*JOB:*
Using the listing below, set down each line from the line containing "base_shell();" through the line containing "obj.data.transform(world)", both ends included, exactly and with nothing added.

###

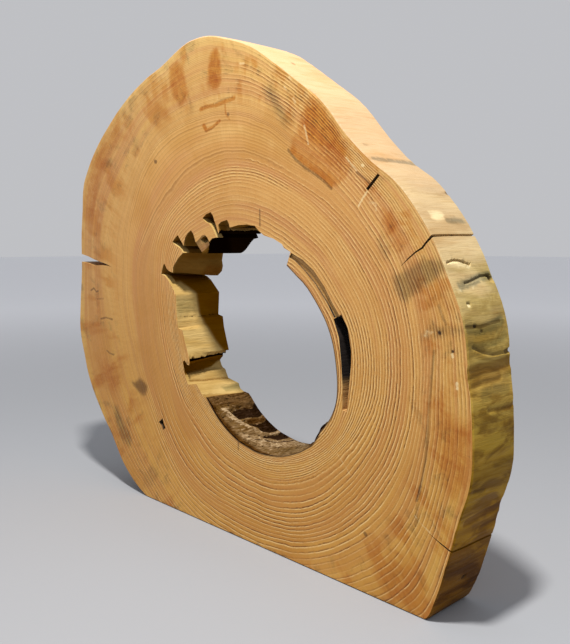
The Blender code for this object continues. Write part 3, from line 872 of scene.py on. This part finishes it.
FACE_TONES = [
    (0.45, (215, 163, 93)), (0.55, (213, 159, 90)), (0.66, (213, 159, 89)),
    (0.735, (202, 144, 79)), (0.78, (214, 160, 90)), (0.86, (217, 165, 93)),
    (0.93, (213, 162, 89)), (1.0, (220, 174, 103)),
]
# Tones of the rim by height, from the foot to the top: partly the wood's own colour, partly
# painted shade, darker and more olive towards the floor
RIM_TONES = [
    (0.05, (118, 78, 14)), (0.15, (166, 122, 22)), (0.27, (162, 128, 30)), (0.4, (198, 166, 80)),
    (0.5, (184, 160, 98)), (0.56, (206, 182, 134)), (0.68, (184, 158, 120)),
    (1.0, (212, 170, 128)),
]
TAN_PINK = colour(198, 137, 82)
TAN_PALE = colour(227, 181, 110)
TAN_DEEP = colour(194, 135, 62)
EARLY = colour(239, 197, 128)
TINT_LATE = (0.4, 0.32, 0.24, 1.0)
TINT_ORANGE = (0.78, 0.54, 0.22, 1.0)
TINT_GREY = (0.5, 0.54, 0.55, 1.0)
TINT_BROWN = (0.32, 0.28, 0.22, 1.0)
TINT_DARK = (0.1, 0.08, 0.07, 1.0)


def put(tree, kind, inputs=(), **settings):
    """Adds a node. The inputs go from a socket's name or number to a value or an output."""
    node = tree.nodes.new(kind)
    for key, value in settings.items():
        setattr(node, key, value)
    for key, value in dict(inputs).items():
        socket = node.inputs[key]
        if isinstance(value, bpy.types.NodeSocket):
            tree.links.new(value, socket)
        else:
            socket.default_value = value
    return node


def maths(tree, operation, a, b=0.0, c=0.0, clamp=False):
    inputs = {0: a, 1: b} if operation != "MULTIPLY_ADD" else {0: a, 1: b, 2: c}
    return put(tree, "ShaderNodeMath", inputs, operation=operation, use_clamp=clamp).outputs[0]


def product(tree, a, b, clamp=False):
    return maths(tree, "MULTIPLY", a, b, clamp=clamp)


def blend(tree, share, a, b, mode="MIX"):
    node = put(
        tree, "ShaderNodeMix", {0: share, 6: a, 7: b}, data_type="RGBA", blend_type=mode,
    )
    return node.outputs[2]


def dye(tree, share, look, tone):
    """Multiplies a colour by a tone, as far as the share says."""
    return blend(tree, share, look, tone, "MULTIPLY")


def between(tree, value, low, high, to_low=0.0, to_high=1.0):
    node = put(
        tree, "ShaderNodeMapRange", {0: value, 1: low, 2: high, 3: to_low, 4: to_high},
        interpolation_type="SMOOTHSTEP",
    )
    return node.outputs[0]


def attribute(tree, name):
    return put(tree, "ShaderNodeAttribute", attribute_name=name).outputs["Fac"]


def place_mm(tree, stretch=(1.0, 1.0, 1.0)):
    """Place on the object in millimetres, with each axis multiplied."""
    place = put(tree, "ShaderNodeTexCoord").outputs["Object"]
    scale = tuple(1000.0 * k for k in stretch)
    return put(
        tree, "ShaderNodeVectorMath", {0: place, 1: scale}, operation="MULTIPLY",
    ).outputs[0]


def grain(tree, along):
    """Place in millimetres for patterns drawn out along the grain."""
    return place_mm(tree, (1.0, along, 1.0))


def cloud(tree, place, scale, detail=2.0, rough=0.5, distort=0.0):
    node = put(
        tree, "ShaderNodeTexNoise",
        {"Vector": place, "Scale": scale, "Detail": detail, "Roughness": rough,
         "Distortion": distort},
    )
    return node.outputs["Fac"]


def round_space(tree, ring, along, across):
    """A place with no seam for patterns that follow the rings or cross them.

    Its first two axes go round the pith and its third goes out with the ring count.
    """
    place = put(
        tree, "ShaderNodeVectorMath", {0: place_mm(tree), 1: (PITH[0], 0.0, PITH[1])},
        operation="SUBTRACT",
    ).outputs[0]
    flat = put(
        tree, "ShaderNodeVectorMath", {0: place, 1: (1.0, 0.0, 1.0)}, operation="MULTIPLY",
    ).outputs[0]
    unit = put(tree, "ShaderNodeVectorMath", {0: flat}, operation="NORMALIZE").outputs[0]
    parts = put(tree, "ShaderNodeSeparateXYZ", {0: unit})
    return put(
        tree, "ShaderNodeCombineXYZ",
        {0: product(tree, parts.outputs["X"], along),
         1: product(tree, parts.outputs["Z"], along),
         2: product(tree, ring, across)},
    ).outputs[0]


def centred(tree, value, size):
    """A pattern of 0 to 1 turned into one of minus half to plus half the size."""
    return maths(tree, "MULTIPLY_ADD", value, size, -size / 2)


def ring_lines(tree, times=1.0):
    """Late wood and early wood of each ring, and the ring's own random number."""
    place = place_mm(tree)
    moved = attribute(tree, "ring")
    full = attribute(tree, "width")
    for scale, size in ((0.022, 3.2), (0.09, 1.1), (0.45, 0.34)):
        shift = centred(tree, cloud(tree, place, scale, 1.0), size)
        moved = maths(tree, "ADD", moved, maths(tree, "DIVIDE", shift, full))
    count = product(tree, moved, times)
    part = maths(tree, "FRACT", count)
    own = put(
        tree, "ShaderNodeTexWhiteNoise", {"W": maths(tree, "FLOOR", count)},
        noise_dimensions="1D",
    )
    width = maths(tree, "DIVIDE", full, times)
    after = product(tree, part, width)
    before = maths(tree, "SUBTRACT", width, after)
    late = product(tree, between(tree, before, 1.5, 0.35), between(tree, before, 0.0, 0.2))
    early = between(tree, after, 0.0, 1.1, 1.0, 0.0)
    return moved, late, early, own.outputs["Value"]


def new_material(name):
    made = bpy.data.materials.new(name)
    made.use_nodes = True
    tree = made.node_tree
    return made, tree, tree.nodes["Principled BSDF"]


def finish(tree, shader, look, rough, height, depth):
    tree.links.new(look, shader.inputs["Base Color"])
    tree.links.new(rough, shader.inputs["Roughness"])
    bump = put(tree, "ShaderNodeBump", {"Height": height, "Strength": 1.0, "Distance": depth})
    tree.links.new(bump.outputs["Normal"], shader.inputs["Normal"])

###

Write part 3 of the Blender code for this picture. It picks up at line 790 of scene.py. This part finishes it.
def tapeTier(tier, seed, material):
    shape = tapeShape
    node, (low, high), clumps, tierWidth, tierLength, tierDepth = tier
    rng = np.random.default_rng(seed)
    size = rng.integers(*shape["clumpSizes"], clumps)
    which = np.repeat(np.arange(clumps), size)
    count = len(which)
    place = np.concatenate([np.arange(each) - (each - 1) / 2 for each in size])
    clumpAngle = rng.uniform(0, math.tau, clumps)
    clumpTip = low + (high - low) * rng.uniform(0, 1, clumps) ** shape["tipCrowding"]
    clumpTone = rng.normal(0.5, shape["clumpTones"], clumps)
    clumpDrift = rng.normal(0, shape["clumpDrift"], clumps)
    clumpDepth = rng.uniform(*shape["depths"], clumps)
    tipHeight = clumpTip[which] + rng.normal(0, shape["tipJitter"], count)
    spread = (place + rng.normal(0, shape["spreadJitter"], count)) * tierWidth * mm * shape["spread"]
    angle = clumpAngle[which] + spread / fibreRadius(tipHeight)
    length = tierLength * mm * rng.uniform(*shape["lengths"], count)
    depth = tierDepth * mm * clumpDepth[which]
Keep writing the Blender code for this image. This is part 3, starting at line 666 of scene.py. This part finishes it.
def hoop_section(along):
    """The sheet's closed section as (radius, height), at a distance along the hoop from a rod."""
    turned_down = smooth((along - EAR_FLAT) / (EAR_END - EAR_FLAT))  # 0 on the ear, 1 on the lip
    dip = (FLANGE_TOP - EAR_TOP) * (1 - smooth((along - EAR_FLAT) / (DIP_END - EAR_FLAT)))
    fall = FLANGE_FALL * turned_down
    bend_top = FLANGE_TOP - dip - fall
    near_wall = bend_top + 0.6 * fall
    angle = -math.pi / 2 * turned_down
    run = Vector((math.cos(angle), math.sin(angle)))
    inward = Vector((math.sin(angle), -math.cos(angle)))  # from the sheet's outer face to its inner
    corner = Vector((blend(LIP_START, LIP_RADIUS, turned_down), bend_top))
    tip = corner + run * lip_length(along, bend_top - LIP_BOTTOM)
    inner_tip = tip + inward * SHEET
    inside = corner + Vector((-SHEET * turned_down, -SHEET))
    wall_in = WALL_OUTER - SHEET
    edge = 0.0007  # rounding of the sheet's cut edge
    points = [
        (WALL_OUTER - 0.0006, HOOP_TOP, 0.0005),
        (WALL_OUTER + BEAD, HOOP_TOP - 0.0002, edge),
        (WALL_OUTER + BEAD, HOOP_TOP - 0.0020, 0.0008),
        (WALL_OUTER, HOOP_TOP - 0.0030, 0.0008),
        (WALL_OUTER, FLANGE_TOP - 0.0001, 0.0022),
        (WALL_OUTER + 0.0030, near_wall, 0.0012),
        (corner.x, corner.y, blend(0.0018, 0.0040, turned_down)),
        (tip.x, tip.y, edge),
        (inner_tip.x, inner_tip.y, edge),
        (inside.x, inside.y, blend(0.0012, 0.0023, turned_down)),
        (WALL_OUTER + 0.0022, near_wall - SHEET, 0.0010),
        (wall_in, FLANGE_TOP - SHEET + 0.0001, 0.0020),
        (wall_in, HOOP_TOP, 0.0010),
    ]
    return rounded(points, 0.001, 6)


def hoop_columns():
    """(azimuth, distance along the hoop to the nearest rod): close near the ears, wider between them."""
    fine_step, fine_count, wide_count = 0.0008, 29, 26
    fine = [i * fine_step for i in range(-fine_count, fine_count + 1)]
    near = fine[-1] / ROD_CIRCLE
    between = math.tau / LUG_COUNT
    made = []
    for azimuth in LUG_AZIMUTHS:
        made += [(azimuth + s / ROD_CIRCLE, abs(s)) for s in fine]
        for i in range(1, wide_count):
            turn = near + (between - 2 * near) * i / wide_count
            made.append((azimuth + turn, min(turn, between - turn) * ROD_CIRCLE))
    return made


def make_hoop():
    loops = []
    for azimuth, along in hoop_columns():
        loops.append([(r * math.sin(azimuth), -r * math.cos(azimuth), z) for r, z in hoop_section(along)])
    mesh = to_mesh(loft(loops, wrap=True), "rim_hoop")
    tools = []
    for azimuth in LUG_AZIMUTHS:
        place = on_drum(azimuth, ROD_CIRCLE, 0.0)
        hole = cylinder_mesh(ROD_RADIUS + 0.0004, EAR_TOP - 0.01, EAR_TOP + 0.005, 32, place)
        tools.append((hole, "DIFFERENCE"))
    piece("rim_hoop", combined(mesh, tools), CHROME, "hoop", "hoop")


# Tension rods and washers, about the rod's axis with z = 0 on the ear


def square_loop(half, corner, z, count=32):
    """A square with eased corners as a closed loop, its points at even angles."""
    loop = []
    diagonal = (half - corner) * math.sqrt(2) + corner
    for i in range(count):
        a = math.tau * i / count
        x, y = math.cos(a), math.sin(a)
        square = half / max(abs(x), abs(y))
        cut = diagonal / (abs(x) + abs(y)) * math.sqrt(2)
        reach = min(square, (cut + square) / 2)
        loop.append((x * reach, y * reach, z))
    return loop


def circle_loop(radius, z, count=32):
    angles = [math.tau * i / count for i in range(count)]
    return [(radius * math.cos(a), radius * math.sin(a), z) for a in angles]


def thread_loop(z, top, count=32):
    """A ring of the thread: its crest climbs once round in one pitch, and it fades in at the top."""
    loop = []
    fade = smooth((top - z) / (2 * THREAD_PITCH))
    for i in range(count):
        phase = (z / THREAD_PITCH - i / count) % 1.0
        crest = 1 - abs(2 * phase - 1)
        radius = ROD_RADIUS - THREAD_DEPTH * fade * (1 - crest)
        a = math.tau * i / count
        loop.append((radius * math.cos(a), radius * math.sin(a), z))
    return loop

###

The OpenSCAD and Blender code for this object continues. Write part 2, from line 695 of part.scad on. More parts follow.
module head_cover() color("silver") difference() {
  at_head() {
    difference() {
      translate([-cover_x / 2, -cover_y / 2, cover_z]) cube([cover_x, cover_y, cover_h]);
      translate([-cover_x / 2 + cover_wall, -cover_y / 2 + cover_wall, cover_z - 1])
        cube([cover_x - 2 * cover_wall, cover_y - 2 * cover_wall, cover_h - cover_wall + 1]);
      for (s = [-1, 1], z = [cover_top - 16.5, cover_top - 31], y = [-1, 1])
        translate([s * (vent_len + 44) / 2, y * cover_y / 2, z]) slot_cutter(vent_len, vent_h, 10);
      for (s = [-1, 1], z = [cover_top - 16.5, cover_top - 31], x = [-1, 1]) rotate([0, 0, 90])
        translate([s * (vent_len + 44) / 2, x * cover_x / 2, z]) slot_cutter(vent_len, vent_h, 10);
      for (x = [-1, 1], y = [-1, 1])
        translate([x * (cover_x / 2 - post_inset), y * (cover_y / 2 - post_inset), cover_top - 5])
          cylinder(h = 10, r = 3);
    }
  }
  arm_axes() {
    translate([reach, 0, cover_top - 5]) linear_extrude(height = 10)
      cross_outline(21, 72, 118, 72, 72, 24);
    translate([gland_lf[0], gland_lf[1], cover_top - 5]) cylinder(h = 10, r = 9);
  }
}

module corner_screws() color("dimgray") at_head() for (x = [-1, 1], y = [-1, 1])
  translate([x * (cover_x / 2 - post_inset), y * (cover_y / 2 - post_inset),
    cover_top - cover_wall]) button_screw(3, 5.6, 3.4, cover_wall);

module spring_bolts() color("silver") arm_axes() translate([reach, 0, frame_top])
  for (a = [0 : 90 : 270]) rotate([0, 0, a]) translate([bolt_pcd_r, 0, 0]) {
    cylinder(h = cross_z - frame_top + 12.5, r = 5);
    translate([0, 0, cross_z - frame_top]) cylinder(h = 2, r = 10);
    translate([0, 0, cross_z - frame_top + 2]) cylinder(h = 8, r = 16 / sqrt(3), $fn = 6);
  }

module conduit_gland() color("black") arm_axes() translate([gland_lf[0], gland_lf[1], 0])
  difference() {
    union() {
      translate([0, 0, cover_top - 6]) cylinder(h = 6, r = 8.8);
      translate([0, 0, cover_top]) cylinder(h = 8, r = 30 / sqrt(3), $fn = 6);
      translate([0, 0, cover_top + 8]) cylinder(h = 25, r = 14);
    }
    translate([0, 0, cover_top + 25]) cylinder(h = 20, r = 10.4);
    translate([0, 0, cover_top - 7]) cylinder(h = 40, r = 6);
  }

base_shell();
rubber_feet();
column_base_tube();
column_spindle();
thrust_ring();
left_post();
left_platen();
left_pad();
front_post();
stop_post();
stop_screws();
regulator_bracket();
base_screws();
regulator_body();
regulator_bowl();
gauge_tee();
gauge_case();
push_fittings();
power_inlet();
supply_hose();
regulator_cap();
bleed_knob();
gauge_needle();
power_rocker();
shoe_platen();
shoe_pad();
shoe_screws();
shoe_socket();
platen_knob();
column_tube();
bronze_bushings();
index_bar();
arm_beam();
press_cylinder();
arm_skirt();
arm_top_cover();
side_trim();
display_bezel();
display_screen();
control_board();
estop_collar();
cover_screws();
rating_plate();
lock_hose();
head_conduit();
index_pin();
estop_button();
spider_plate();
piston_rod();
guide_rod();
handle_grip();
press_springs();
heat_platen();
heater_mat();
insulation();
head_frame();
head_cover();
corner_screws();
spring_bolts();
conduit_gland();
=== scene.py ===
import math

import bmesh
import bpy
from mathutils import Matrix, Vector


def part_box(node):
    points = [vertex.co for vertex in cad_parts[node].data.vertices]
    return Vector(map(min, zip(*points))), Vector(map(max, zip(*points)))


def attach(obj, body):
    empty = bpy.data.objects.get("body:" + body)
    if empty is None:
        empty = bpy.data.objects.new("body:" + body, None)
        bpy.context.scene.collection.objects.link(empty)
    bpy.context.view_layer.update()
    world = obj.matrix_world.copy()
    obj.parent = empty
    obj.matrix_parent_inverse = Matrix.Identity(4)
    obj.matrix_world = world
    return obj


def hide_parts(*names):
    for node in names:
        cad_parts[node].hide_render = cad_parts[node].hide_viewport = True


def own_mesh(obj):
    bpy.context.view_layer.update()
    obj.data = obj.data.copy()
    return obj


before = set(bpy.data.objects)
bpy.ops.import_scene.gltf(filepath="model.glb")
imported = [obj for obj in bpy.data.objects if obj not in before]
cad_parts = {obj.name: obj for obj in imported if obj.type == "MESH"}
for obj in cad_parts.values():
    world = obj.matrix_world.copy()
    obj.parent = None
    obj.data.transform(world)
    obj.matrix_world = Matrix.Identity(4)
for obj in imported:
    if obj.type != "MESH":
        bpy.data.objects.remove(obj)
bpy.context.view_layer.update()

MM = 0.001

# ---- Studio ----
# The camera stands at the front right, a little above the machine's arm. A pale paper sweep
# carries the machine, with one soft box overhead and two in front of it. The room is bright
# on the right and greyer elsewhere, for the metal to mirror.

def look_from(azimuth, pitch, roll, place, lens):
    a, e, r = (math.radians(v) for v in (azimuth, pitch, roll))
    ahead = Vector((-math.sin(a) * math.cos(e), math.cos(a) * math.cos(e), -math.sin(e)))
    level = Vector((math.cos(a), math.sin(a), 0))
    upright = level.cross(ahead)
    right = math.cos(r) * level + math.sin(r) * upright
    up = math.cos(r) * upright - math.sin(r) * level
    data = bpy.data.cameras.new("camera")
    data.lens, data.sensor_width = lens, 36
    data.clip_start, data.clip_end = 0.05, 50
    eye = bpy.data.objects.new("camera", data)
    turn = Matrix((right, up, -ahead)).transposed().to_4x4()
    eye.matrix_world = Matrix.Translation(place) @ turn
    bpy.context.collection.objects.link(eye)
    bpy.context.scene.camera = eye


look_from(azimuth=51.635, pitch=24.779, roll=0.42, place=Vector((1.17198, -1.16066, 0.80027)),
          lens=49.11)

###

*OUTPUT:*
base_shell();
rubber_feet();
column_base_tube();
column_spindle();
thrust_ring();
left_post();
left_platen();
left_pad();
front_post();
stop_post();
stop_screws();
regulator_bracket();
base_screws();
regulator_body();
regulator_bowl();
gauge_tee();
gauge_case();
push_fittings();
power_inlet();
supply_hose();
regulator_cap();
bleed_knob();
gauge_needle();
power_rocker();
shoe_platen();
shoe_pad();
shoe_screws();
shoe_socket();
platen_knob();
column_tube();
bronze_bushings();
index_bar();
arm_beam();
press_cylinder();
arm_skirt();
arm_top_cover();
side_trim();
display_bezel();
display_screen();
control_board();
estop_collar();
cover_screws();
rating_plate();
lock_hose();
head_conduit();
index_pin();
estop_button();
spider_plate();
piston_rod();
guide_rod();
handle_grip();
press_springs();
heat_platen();
heater_mat();
insulation();
head_frame();
head_cover();
corner_screws();
spring_bolts();
conduit_gland();
=== scene.py ===
import math

import bmesh
import bpy
from mathutils import Matrix, Vector


def part_box(node):
    points = [vertex.co for vertex in cad_parts[node].data.vertices]
    return Vector(map(min, zip(*points))), Vector(map(max, zip(*points)))


def attach(obj, body):
    empty = bpy.data.objects.get("body:" + body)
    if empty is None:
        empty = bpy.data.objects.new("body:" + body, None)
        bpy.context.scene.collection.objects.link(empty)
    bpy.context.view_layer.update()
    world = obj.matrix_world.copy()
    obj.parent = empty
    obj.matrix_parent_inverse = Matrix.Identity(4)
    obj.matrix_world = world
    return obj


def hide_parts(*names):
    for node in names:
        cad_parts[node].hide_render = cad_parts[node].hide_viewport = True


def own_mesh(obj):
    bpy.context.view_layer.update()
    obj.data = obj.data.copy()
    return obj


before = set(bpy.data.objects)
bpy.ops.import_scene.gltf(filepath="model.glb")
imported = [obj for obj in bpy.data.objects if obj not in before]
cad_parts = {obj.name: obj for obj in imported if obj.type == "MESH"}
for obj in cad_parts.values():
    world = obj.matrix_world.copy()
    obj.parent = None
    obj.data.transform(world)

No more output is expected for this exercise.